The 290th Tool Box Journal - Premium Edition

A computer journal for translation professionals

Issue 18-8-290
(the two hundred ninetieth edition)

Contents

1. Can you hear me? Hey! Can you hear me? Hey memoQ! And how about that video?

2. SDL MultiTrans

3. This 'n' That

4. New Password for the Tool Box Archive

The Last Word on the Tool Box

@translationtalk

It's been so exhilarating to see how the @translationtalk Twitter account has flourished in just three short weeks of existence. The first three curators, Lloyd Bingham, Roberta Barroca, and Amanda Williams, devoted an outstandingly great amount of energy and creativity to demonstrate the diversity and pizazz of our community. I can't wait for the next few weeks and months. We are actually "booked" with curators through the end of this year, but please be sure to nominate more future curators (not yourself!) right here.

And of course, follow @translationtalk yourself. If you don't have a Twitter account, the last Tool Box Journal showed how to subscribe without actually having your own Twitter account. Or use this as an opportunity to get one. In fact, a really helpful way to get jump-started with a plethora of worthwhile people to follow (some of whom will follow you right back) is to look through the long list of people who follow @translationtalk. If there ever was a valuable list of interested and engaged translators and interpreters, this is it!

If you're still not convinced about the value of community as represented in this Twitter account, listen to your colleague Itzaris Weyman:

"This has been such an inspiring few weeks @translationtalk! Inspired to advocate for the standing that our profession deserves in the global arena, to educate clients and the public in general, to ensure that we share and mentor upcoming young T&I professionals! Bravo..."

1. Can you hear me? Hey! Can you hear me? Hey memoQ! And how about that video?

All right, kind of a lame title to this article, especially when it's about two, maybe even three rather exciting things at Kilgray memoQ. (The-company-formerly-known-as-Kilgray is now named after its flagship product. That might be a good thing, though I do remember seeing the first installment of their website with that screaming guy right next to the company name and thinking, whoa, these people are different!

memoq2005

And what exactly is SkyCAT? ;-) )

Anyway, the memoQ of 2018 has two really interesting new features.

One is the mobile app Hey memoQ, still in its pre-beta stage (you can sign up to be part of the beta group right here). One interesting aspect of Hey memoQ is that it's a mobile app; while the world of translation is kind of late in the game to adopt mobile apps that actually help you be more productive, it's been fun to see them coming out of the woodwork.
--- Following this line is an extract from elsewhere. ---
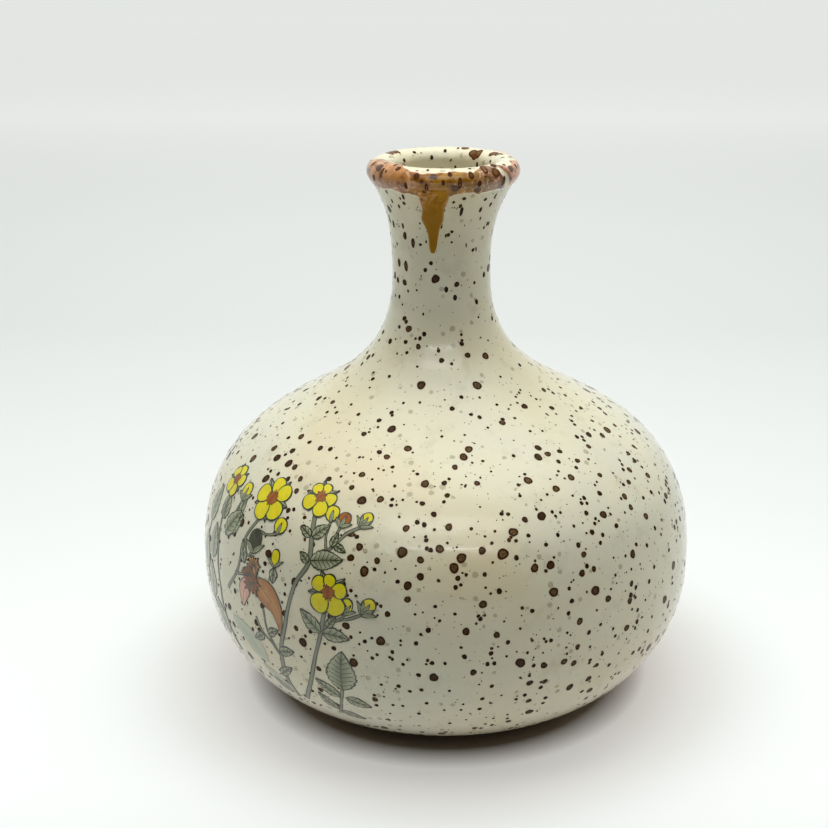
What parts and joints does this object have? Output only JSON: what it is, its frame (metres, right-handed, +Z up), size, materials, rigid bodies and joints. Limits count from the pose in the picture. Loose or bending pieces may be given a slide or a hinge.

The other intriguing aspect is what it does. It's a voice recognition tool that works in something like 86 languages and dialects. (I'm not going to list them here, but you can see them by following the link above.) The app allows you to dictate into your phone and have it transcribed on your PC, making it similar to what Tiago Neto has been working on by cobbling together a whole bunch of tools and resources, only now it's a bit more streamlined and tool-specific.

Let's step back a little, though.

As you can see from the link, memoQ is using the Nuance Recognizer (Nuance is the company behind Dragon, the premier but very limited voice recognition product as far as the number of supported languages). It accesses this through the Apple Speech Recognition SDK (SDK = software development kit), so yes, you've probably drawn the right conclusion, the app is available only for iOS at this point. Gergely Vándor from memoQ assumed it's likely that there will be an Android version at a later point if this proves to be a successful first implementation. The idea for the app is about a year and a half old and comes out of memoQ's "Innovations" department headed by Gábor Ugray, one of the company's founders.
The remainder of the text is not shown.